Is $s r^2 \in K = {e, s}$? No, because $r^2 \neq e$.
Therefore, $K$ is not normal in $G$.
This counterexample clearly demonstrates that normality is not a transitive property.
Characteristic Subgroups: A Transitive Alternative
While normality is not transitive, a related and stronger concept called a characteristic subgroup is transitive in a specific way. A subgroup $K$ of $G$ is called a characteristic subgroup (denoted $K \text{ char } G$) if it is invariant under all automorphisms of $G$.
A key property derived from this definition is that a characteristic subgroup of a normal subgroup is normal in the larger group. That is, if $K \text{ char } H$ and $H \triangleleft G$, then it does imply $K \triangleleft G$. This is a powerful result, as it provides a way to establish normality transitively under a stronger condition.
Summary of Normality Transitivity
| Property | Definition | Transitive? ($K \text{ rel } H$ and $H \text{ rel } G \implies K \text{ rel } G$) | Example/Context |
|---|---|---|---|
| Normal Subgroup ($N \triangleleft G$) | $gNg^{-1} = N$ for all $g \in G$ | No | $K={e,s} \triangleleft H={e,r^2,s,sr^2} \triangleleft D_4$, but $K \not\triangleleft D_4$ |
| Characteristic Subgroup ($K \text{ char } G$) | $\phi(K) = K$ for all automorphisms $\phi$ of $G$ | Yes (specifically, if $K \text{ char } H$ and $H \triangleleft G$, then $K \triangleleft G$) | The center of a group ($Z(G)$) or the commutator subgroup ($[G,G]$) are characteristic subgroups. |
Practical Insights and Implications
- Avoid Assumptions: Always be cautious not to assume transitivity when dealing with normal subgroups. It is a common mistake for those new to abstract algebra.
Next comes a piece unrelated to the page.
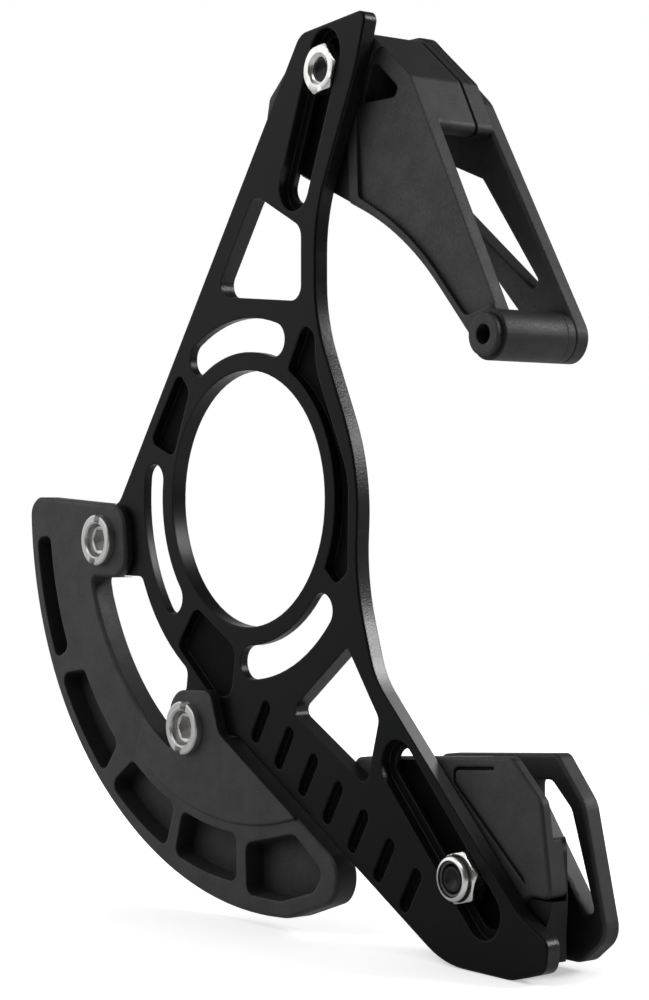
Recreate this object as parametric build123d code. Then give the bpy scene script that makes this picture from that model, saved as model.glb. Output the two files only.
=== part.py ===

- Hierarchical Structure: Group theory often involves complex hierarchical structures of subgroups. Understanding when properties like normality propagate up the hierarchy is crucial.
- Advanced Group Theory: The concepts of normal and characteristic subgroups, and their transitivity properties, are fundamental to classifying groups and studying their internal structure, especially in areas like solvable and nilpotent groups.